▶ **WRITTEN TASK**: Of the lines listed below, return exactly those that run from the line containing "689 of part.py. More parts follow." through the line containing "section = latch_section(place)", both included.

▶ **EXERCISE INPUT**:
-- Start --

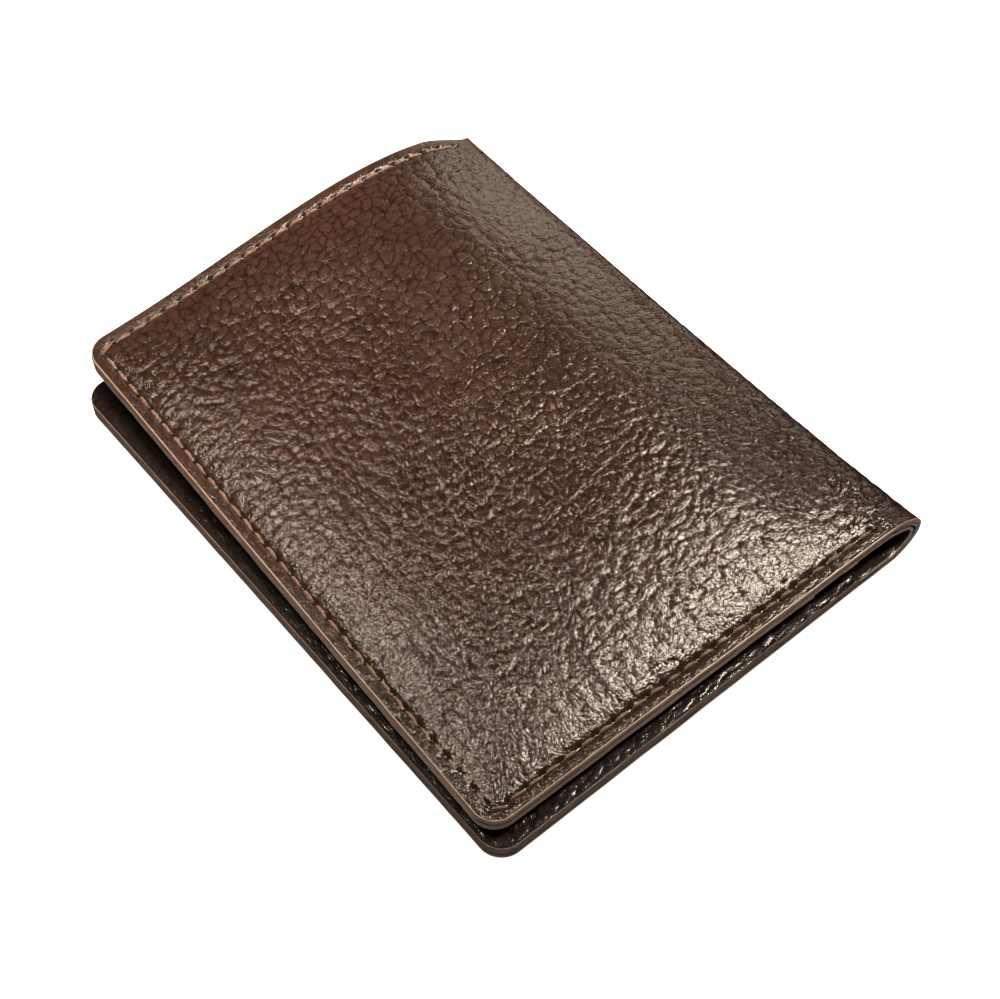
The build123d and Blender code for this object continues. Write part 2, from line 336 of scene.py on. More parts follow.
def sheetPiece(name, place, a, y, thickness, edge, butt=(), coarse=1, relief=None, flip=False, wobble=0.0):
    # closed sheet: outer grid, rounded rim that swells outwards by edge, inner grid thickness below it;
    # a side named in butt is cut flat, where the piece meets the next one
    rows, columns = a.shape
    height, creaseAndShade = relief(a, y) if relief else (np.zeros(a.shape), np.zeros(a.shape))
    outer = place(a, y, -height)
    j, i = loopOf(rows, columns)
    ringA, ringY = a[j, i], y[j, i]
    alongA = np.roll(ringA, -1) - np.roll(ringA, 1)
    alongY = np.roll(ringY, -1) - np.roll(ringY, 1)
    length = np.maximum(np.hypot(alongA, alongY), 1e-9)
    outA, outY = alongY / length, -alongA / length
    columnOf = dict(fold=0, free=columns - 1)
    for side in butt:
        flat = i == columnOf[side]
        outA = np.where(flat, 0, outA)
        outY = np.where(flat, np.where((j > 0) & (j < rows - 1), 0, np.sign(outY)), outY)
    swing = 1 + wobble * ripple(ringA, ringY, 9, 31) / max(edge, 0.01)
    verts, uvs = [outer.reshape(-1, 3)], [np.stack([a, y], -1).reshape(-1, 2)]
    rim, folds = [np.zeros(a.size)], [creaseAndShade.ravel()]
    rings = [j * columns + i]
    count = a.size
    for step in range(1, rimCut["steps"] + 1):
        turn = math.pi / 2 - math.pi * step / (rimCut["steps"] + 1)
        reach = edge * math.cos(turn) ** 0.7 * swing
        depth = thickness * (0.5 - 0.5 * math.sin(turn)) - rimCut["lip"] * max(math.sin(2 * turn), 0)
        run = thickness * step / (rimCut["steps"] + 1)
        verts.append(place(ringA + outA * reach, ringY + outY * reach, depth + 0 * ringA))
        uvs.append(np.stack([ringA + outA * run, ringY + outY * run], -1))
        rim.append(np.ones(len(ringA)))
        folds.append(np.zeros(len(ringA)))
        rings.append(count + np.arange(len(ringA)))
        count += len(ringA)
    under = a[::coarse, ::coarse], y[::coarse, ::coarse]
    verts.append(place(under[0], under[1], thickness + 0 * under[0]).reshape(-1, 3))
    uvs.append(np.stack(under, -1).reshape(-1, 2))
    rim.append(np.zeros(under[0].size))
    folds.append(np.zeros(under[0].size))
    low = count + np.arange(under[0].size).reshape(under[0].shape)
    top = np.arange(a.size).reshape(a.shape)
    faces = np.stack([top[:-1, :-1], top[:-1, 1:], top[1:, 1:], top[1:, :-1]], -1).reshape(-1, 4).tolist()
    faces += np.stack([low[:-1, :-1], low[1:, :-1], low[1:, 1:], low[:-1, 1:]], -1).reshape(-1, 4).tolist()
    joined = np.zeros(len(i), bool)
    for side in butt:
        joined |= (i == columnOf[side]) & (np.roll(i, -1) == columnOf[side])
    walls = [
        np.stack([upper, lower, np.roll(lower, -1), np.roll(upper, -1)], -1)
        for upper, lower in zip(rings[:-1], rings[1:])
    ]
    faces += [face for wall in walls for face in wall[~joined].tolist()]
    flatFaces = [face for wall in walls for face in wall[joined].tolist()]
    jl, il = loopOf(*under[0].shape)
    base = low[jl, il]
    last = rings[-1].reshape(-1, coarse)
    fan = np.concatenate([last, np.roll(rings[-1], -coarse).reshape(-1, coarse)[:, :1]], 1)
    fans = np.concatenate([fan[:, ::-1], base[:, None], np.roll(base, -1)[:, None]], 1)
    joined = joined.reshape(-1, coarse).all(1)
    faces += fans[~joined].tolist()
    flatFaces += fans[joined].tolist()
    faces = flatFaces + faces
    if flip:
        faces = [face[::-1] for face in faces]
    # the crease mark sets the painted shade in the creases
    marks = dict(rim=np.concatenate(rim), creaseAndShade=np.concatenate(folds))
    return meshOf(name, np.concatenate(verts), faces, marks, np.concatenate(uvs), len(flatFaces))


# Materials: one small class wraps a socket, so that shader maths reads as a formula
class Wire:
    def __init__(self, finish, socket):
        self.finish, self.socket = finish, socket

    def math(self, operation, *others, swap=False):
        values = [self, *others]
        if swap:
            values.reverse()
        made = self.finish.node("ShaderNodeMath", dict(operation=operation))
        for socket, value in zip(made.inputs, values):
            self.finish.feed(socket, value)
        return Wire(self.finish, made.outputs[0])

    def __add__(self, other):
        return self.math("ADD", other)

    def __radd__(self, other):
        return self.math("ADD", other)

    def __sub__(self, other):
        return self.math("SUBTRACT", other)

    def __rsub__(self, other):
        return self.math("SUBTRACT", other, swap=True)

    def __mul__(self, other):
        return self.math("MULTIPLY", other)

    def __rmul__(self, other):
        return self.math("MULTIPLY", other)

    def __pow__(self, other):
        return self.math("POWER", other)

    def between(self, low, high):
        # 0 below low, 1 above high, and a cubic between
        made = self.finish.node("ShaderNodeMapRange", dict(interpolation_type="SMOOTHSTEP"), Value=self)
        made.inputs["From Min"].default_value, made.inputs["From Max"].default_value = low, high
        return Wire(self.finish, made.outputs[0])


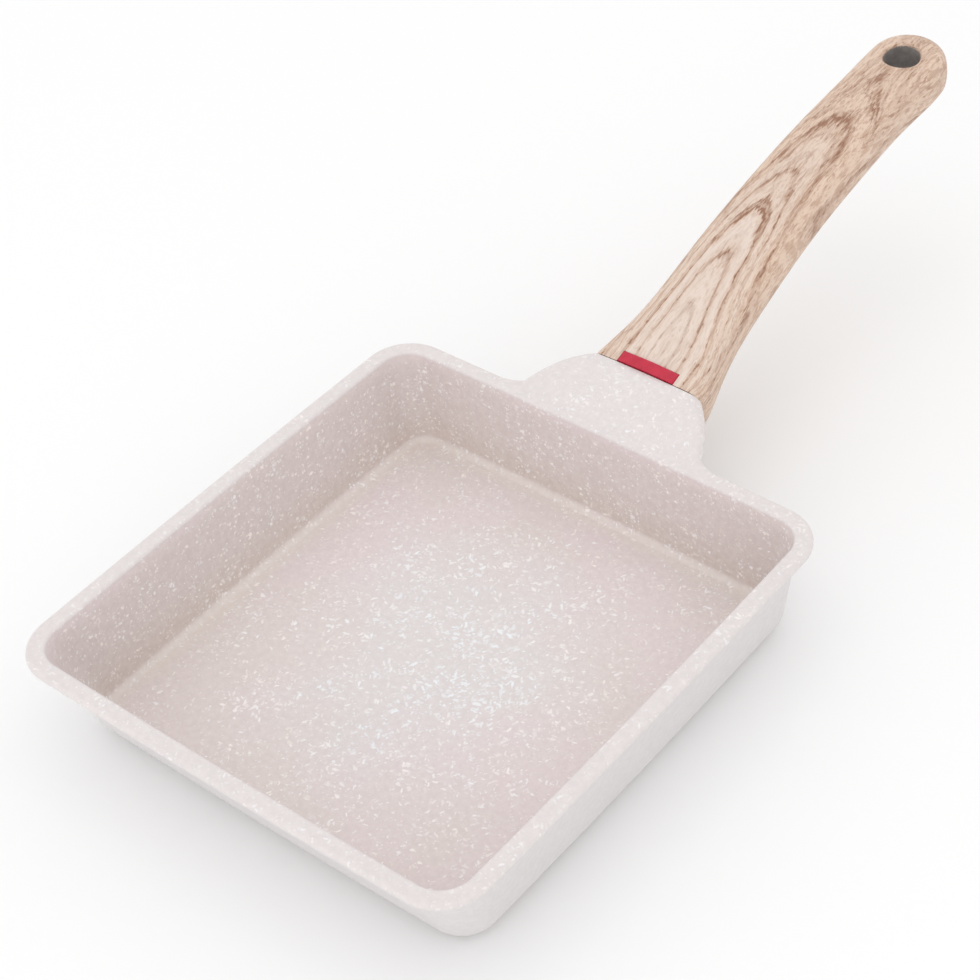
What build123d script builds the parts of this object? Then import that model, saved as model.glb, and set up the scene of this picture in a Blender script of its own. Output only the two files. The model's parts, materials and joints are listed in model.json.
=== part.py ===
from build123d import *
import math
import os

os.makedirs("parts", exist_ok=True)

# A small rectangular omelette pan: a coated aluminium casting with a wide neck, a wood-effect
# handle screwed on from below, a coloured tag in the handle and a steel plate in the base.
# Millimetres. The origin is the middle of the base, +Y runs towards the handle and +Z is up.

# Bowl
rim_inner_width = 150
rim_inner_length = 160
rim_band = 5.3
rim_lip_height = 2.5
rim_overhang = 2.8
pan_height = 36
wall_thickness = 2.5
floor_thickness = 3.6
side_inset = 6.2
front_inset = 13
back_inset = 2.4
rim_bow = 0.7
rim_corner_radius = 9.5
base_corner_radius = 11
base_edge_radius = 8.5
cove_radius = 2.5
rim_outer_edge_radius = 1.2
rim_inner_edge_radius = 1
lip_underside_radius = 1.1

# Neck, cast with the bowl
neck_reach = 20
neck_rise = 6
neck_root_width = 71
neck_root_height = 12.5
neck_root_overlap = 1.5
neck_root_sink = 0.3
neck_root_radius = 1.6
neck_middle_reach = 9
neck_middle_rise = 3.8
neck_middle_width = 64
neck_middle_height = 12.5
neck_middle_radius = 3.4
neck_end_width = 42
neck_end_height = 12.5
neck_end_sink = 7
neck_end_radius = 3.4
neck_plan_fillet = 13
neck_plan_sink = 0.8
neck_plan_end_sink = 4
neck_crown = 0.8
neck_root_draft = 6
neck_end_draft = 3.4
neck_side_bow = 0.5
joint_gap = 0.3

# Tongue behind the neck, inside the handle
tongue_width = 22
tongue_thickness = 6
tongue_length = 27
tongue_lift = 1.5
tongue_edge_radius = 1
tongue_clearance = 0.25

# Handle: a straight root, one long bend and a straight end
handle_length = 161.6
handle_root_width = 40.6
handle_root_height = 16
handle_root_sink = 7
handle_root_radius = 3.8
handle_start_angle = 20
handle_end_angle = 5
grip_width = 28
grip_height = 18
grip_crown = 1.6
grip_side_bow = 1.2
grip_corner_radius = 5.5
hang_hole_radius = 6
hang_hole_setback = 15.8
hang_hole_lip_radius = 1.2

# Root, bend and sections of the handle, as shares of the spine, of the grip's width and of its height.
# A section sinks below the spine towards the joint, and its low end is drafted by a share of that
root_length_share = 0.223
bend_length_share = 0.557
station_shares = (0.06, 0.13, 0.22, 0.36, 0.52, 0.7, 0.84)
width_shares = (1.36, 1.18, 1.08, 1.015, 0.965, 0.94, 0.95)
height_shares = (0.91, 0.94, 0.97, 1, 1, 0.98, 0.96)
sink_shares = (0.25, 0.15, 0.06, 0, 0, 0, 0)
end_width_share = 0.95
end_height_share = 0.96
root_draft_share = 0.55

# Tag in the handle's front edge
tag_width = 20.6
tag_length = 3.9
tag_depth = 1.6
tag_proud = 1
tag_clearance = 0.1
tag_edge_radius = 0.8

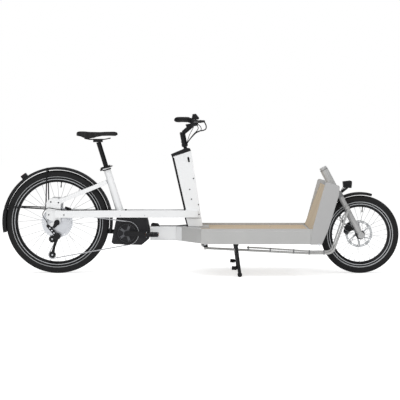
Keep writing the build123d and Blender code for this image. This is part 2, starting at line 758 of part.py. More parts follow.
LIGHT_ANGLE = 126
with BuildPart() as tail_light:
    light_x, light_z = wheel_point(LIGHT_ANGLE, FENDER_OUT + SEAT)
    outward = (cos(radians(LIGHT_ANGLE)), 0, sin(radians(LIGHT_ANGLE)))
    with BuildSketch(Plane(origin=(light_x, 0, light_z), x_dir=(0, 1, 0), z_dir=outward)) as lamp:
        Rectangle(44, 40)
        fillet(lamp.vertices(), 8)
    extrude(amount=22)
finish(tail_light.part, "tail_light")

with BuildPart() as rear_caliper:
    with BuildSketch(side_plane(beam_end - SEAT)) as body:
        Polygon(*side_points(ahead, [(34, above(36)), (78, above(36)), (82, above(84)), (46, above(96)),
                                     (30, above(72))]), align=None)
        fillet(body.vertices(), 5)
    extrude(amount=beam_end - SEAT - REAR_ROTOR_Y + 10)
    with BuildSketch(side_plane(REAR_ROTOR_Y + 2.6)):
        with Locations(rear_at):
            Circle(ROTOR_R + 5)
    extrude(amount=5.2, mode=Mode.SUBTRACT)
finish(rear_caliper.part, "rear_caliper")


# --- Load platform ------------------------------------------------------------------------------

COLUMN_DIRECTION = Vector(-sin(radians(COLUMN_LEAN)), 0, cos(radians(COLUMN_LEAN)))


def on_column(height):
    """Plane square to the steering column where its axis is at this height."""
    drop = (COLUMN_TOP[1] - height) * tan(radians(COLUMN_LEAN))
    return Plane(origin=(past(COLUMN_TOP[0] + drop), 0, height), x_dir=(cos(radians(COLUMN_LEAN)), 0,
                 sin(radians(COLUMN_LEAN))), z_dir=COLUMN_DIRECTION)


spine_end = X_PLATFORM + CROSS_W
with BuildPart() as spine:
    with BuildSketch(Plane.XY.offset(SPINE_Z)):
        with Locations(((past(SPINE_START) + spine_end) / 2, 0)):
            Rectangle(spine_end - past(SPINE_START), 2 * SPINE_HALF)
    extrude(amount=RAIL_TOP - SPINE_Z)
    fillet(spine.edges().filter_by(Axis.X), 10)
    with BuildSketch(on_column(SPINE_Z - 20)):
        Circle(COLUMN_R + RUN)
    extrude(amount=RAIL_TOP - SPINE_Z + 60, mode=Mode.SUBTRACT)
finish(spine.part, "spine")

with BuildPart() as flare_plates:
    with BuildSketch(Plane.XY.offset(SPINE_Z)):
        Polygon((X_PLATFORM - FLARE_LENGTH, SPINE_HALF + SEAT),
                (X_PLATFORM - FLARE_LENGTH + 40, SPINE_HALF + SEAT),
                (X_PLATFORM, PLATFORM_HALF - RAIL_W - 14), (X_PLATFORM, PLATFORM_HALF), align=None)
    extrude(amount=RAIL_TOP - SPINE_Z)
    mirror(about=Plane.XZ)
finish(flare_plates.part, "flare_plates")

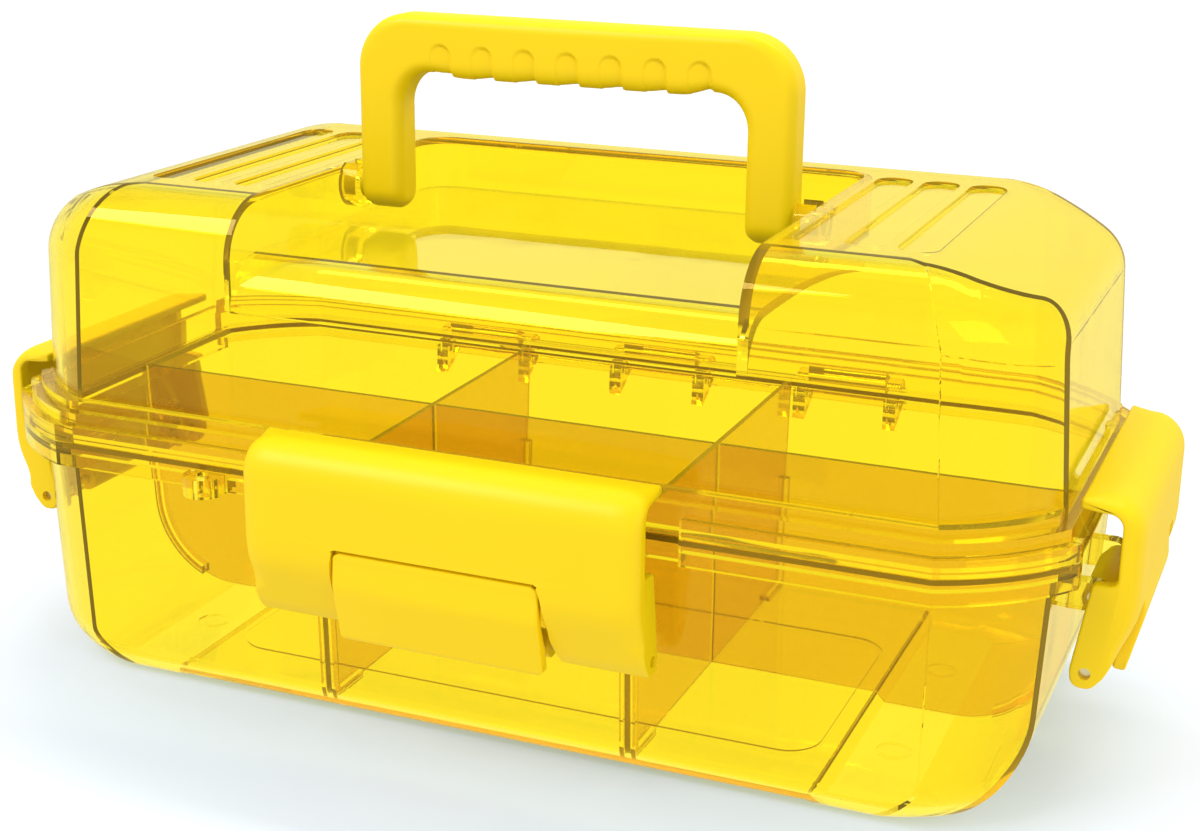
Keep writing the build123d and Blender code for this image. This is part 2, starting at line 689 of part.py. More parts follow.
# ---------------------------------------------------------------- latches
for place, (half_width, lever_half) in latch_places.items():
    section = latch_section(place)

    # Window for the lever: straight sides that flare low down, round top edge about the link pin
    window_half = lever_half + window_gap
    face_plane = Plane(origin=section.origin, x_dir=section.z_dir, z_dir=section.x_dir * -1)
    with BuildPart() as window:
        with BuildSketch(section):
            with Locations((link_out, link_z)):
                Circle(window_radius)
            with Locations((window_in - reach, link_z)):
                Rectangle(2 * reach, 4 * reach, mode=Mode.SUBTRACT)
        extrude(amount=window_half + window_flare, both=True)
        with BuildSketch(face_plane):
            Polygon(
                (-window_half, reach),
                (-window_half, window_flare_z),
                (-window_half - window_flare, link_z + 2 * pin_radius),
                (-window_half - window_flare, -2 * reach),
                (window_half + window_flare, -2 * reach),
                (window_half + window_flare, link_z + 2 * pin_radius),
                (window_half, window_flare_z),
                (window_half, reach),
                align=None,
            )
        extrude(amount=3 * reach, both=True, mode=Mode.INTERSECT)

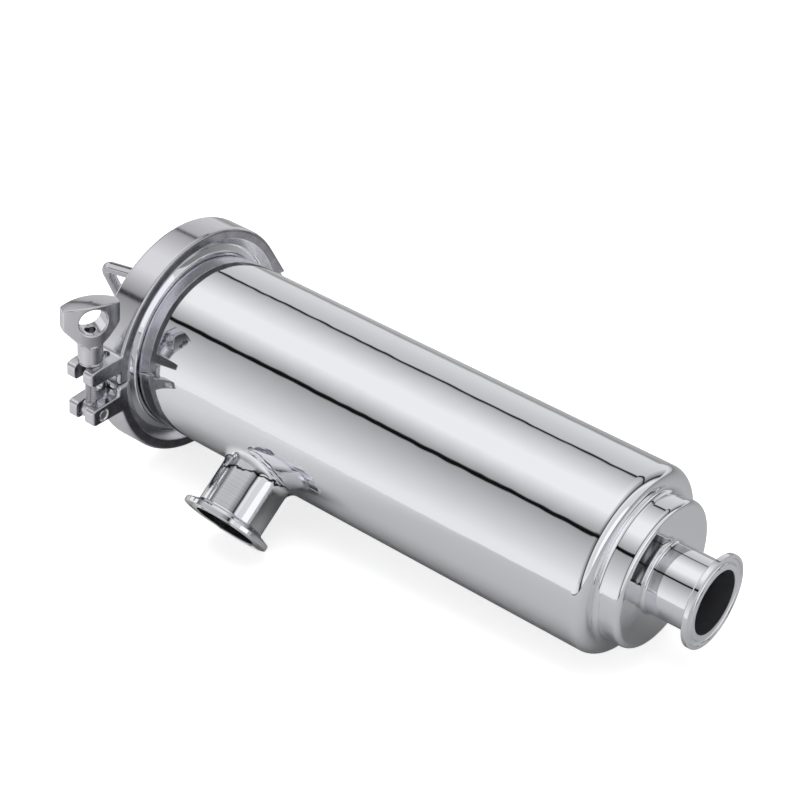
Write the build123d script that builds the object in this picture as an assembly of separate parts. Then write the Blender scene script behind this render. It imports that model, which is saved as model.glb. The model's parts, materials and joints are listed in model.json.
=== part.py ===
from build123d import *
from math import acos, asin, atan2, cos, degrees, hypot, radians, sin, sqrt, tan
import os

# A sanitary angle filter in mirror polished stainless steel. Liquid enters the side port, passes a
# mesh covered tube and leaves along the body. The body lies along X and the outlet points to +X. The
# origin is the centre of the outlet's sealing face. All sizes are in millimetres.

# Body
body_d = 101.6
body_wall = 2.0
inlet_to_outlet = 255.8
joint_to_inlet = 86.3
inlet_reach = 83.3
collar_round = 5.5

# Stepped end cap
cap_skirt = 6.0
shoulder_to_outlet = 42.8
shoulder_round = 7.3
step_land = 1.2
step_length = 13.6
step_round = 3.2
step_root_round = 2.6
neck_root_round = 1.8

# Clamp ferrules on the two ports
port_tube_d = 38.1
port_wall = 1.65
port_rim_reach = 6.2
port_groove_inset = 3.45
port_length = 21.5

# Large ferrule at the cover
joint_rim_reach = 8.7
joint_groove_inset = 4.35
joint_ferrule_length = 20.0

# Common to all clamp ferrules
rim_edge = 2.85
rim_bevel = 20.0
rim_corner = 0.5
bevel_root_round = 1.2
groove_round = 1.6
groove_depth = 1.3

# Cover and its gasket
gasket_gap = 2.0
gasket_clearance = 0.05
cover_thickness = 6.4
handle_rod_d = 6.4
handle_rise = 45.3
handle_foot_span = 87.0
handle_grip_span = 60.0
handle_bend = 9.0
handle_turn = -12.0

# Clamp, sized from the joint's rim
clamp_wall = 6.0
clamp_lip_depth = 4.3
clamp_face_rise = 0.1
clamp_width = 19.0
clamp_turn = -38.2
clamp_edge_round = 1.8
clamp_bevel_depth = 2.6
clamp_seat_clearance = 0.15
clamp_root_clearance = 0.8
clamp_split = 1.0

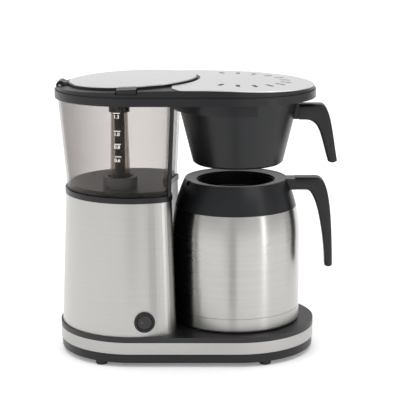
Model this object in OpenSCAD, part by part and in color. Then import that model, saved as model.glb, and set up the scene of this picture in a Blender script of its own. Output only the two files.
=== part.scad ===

-- End --

▶ **FULL RESPONSE**:
Keep writing the build123d and Blender code for this image. This is part 2, starting at line 689 of part.py. More parts follow.
# ---------------------------------------------------------------- latches
for place, (half_width, lever_half) in latch_places.items():
    section = latch_section(place)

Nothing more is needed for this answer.